Le Corbusier Kitchen Conservation: Video Update

In the March of 2012, conservators in MoMA’s sculpture conservation lab undertook a yearlong treatment of an original kitchen by Charlotte Perriand and Le Corbusier from the seminal urban construction the Unite d’Habitation. All of the kitchen components (including the drain!) were transported from Marseilles, France, to our lab in New York City, and reassembled for research and treatment. This was a collaborative project between conservators and curators to restore this well-used, 60-year-old kitchen to a state that would be reflect the original conception of Le Corbusier’s and Charlotte Perriand’s pivotal design. The video below presents an overview of this process, and the decisions we’ve made so far along the way.

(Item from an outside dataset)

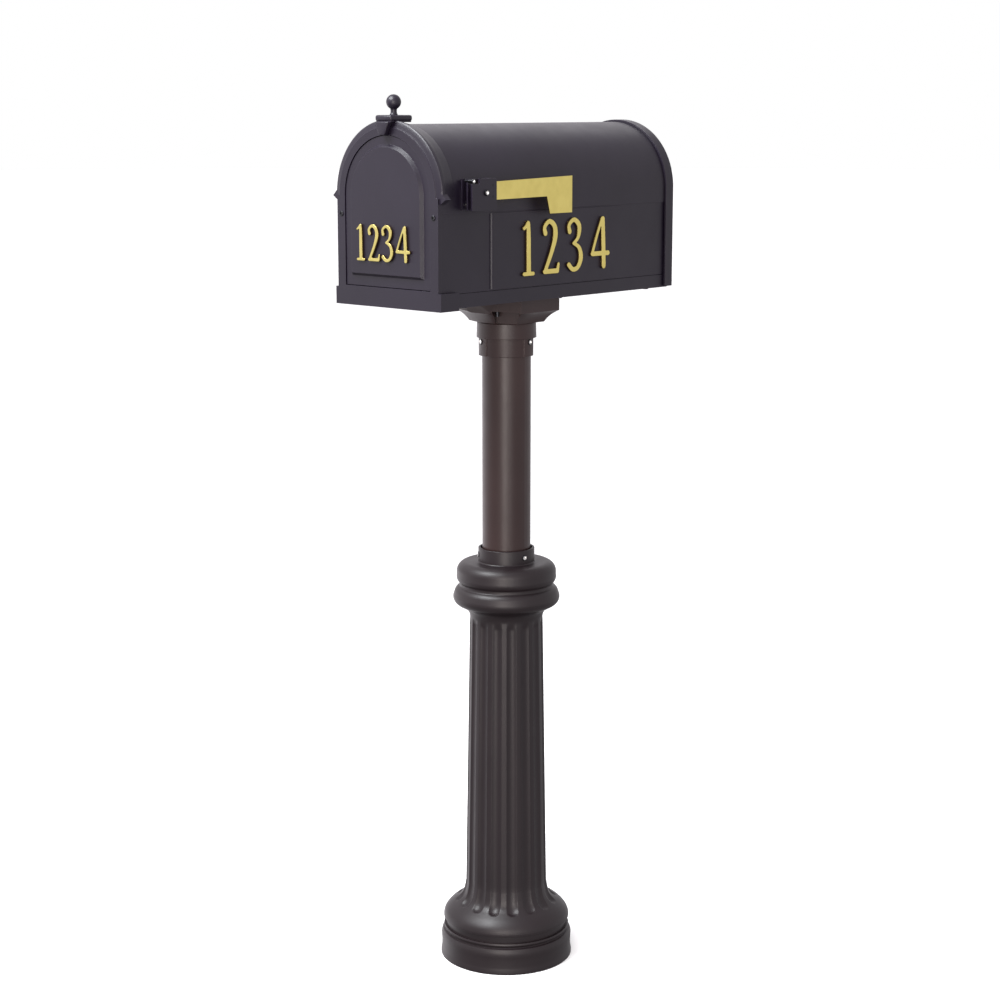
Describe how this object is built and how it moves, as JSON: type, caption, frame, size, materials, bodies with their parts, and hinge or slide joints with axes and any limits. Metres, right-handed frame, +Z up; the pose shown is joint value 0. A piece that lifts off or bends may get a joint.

And be sure to visit the blog again soon for our final post on the Le Corbusier kitchen conservation project.


Amazing to see the kitchen from the unit essentially intact. A worthwhile effort to conserve; the research on the original paint and intent is fascinating. Thanks for posting this video.

I wonder why the unit was removed. If the apartments are condos I guess an owners could do anything they wanted. I thought Jean Prouve designed the cabinets and I see his signature dihedral that he used often.

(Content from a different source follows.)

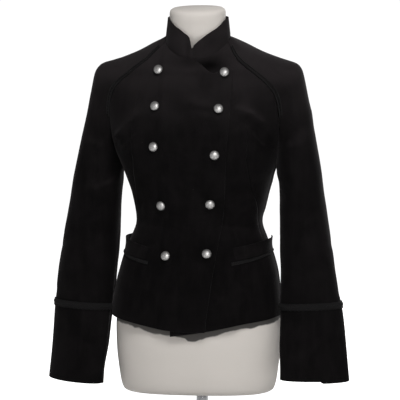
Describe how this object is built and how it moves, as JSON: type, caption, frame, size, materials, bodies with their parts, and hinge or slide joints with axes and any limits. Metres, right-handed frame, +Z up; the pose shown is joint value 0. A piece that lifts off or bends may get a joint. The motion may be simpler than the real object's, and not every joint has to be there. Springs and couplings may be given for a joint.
{
  "type": "blazer on a dress form",
  "caption": "Fitted double-breasted velvet blazer with a stand collar, deep flared cuffs and braid trim, worn by a limbless dress form on a short round stand.",
  "frame": {"origin": "middle of the underside of the stand's round base, on the pole's axis", "axes": "+Z up along the pole; the garment faces -Y; +X points to the wearer's left"},
  "size_m": [0.5986, 0.32, 0.8733],
  "materials": {
    "velvet": "short cotton velvet pile, almost black, with a faint warm sheen at grazing angles",
    "braid": "matte black woven and crocheted braid",
    "pewter": "antique pewter dome, mottled, darker toward the rim",
    "jersey": "smooth off-white knitted cover",
    "chrome": "polished chrome"
  },
  "bodies": {
    "root": {"back_left": "velvet", "back_right": "velvet", "button_left_1": "pewter", "button_left_2": "pewter", "button_left_3": "pewter", "button_left_4": "pewter", "button_left_5": "pewter", "button_right_1": "pewter", "button_right_2": "pewter", "button_right_3": "pewter", "button_right_4": "pewter", "button_right_5": "pewter", "collar": "velvet", "cuff_braid_left": "braid", "cuff_braid_right": "braid", "cuff_left": "velvet", "cuff_right": "velvet", "form_base": "chrome", "form_pole": "chrome", "form_socket": "chrome", "form_torso": "jersey", "front_left": "velvet", "front_right": "velvet", "pocket_braid_left": "braid", "pocket_braid_right": "braid", "pocket_welt_left": "velvet", "pocket_welt_right": "velvet", "raglan_braid_left": "braid", "raglan_braid_right": "braid", "sleeve_left": "velvet", "sleeve_right": "velvet"}
  },
  "joints": []
}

Dear Mr. Mcgoohan, The kitchen was removed from many of the apartments. The interior apartments of the building is not landmarked so the owners can basically do what they want. Our kitchen is most likely cobbled together from at least 3 different apartments. Jean Prouve was involved in the project but the kitchen was designed by Charlotte Perriand. I am sure there are some overlaps with their work. Ms Perriand also used the dihedral shape in her designs of cabinet pulls. Thanks for your posting. Roger

Thanks for the clarification. I visited the apartment building in the summer of \’65 but unfortunately was unable to access an apartment. In fact there was a sign at the entry informing students and visitors that they were not entitled to enter. But I went anyway and went to the roof and to the “street” with the shops which were empty at that time. I read in the NYT that once a year an apartment is open to the public and displays an installation by a designer.and, one would hope, original furnishings. that would be worth a trip.